* BEGIN *

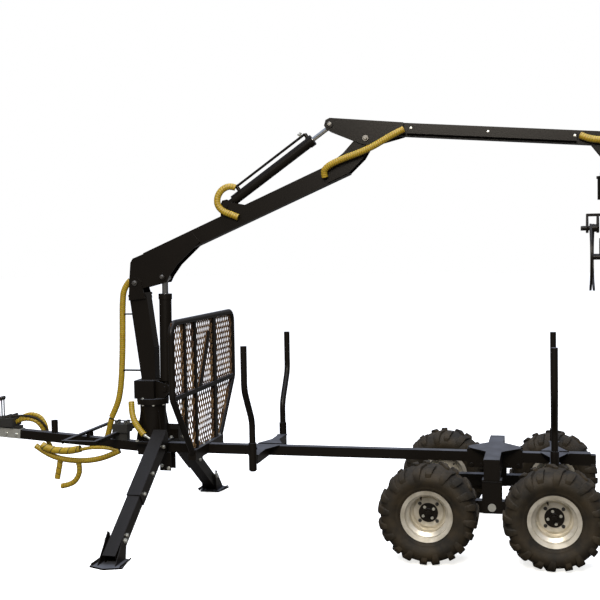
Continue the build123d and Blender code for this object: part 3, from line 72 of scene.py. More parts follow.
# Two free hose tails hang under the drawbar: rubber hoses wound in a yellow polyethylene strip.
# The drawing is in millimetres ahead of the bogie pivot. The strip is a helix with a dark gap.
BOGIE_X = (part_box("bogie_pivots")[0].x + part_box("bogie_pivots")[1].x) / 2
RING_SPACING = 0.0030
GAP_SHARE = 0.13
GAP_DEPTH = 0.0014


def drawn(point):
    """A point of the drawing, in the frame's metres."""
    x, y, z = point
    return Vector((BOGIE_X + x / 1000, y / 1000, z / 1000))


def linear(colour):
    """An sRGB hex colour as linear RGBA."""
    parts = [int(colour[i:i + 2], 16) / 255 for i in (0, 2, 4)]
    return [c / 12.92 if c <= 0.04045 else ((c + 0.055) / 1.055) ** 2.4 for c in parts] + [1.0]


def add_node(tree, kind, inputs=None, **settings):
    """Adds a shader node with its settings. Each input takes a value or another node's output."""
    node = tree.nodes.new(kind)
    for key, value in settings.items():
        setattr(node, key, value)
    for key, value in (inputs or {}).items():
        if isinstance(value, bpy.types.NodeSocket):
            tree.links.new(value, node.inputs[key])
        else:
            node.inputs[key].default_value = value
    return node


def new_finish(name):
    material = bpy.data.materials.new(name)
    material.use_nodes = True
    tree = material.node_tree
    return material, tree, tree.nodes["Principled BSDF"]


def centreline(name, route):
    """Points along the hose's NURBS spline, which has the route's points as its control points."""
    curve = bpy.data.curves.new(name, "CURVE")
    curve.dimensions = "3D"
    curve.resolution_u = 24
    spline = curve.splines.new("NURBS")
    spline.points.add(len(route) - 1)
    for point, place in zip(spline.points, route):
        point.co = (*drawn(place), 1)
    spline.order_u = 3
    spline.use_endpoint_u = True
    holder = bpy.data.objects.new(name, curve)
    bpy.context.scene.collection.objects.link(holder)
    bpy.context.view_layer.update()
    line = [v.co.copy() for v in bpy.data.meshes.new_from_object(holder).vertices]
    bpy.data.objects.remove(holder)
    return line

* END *
* BEGIN *

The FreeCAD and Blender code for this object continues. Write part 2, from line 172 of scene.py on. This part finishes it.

* END *
* BEGIN *

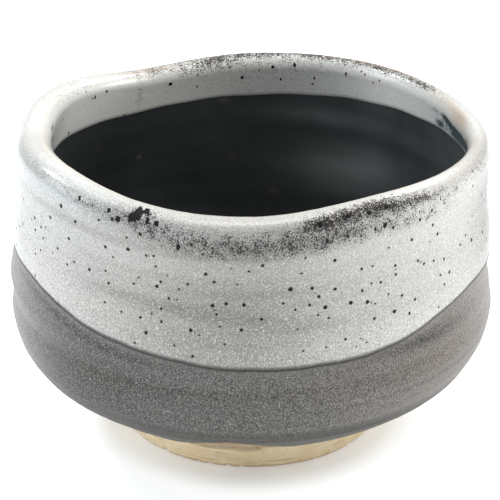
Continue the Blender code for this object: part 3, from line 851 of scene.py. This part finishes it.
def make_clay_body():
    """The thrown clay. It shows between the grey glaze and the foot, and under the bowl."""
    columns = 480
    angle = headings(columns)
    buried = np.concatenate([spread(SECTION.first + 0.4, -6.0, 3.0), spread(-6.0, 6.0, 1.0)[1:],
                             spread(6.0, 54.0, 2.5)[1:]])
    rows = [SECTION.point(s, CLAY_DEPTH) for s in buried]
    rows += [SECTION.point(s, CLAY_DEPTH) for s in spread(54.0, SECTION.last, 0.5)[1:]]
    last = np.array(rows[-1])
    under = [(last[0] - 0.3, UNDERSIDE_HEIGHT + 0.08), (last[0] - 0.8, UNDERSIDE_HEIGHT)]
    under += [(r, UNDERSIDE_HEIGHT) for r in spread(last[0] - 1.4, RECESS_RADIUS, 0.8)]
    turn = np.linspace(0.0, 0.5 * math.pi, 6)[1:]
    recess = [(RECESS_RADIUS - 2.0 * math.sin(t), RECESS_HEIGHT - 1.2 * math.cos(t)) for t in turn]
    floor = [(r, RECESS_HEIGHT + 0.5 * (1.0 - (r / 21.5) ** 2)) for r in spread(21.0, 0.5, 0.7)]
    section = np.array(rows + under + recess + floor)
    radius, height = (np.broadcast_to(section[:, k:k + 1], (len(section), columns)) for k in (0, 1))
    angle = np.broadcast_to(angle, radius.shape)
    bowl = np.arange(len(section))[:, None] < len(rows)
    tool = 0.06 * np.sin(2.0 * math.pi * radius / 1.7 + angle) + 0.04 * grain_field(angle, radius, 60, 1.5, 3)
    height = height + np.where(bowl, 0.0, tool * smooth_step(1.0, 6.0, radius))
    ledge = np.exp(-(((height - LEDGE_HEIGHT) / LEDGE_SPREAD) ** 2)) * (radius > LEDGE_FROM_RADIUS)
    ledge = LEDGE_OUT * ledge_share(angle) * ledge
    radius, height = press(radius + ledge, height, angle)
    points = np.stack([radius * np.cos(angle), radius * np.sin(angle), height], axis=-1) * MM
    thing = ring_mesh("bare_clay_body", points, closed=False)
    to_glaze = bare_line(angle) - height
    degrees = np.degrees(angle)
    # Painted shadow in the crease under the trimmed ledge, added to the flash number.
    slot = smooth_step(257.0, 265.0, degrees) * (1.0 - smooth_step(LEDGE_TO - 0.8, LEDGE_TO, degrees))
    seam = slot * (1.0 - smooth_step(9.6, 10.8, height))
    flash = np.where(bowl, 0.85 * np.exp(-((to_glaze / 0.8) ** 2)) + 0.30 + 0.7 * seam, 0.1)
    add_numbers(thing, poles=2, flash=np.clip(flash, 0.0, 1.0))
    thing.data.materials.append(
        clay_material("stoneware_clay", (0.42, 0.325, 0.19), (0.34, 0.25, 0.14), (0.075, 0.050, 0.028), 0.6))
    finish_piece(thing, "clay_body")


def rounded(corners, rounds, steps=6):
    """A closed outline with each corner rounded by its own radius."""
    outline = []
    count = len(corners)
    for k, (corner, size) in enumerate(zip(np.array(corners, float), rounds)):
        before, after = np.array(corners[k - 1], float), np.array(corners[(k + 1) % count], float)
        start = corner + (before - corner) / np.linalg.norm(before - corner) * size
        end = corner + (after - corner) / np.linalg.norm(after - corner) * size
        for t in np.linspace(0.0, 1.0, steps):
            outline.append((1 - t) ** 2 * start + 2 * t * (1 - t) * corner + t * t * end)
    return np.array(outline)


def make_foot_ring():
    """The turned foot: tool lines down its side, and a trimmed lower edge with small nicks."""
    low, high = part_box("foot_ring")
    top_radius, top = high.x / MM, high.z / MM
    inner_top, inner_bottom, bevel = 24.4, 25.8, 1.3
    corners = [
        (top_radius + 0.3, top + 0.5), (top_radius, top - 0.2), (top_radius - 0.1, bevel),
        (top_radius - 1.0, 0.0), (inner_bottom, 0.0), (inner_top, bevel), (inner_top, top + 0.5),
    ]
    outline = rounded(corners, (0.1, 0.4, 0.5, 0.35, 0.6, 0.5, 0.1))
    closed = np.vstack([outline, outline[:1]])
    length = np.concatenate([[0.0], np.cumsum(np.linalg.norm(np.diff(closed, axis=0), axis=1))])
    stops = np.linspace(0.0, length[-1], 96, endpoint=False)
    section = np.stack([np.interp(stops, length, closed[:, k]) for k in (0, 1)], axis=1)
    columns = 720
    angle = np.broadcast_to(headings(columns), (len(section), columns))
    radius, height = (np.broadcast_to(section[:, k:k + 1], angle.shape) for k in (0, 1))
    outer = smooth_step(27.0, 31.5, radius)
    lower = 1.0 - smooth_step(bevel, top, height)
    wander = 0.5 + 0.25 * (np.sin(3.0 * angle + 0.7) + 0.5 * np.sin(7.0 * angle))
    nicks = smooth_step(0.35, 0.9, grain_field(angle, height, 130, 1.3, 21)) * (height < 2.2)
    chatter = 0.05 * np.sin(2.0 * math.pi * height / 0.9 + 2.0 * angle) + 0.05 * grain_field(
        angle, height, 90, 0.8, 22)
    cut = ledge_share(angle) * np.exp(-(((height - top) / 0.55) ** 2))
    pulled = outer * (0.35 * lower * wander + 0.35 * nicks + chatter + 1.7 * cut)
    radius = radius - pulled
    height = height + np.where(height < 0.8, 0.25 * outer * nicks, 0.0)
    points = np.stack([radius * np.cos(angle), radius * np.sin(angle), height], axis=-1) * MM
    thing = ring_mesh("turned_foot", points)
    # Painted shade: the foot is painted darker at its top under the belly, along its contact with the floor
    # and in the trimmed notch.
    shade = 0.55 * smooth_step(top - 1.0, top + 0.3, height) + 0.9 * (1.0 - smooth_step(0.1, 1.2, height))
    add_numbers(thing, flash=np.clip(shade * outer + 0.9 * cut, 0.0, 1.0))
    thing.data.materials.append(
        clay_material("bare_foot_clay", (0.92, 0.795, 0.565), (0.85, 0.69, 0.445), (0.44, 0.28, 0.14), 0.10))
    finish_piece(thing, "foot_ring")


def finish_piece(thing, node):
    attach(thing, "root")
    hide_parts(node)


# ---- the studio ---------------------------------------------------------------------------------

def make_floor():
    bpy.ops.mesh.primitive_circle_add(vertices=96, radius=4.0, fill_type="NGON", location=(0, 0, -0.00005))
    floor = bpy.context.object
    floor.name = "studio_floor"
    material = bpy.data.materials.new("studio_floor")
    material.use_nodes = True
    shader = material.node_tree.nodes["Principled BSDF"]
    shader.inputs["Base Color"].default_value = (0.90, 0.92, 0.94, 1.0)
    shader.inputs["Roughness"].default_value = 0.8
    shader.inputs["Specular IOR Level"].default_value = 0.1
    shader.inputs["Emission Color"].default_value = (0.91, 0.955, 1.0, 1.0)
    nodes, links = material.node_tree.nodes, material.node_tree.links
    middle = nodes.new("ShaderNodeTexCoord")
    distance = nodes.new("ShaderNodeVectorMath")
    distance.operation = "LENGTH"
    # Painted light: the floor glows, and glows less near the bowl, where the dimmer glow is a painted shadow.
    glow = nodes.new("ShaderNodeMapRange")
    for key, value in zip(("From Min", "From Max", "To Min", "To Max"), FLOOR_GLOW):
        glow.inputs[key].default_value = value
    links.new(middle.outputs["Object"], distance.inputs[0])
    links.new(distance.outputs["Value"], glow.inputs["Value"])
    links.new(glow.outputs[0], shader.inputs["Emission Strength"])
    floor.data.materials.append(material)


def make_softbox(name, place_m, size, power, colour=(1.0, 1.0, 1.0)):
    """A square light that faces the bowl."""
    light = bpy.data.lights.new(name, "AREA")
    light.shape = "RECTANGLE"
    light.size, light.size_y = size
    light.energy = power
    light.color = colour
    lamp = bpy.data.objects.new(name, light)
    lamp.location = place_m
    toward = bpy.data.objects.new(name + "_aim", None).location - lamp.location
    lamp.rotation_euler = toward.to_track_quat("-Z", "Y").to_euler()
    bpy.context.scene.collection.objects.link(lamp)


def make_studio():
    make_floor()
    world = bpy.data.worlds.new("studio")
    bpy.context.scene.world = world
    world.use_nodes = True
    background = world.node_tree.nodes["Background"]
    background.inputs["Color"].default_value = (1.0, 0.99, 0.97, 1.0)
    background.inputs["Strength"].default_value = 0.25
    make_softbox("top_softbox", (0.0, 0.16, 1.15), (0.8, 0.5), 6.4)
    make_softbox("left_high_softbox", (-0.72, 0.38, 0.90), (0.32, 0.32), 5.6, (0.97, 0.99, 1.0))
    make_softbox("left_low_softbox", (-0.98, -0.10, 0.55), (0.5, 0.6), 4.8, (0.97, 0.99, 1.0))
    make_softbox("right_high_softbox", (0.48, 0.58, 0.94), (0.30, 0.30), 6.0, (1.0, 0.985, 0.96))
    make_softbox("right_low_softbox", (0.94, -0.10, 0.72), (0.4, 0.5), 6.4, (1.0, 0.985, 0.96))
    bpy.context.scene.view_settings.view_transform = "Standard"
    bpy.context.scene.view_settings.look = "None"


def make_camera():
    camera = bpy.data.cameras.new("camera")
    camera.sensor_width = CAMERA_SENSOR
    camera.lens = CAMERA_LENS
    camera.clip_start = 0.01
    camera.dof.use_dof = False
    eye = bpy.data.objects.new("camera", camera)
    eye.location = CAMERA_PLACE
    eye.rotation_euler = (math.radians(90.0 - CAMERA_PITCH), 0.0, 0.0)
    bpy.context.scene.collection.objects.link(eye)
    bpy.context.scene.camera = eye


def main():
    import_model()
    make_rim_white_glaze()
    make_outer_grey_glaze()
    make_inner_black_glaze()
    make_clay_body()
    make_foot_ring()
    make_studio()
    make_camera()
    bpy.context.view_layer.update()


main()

* END *

• _Task requirements_
How many of the lines above hold "this"? Answer with only the number.

• _Result of the exercise_
3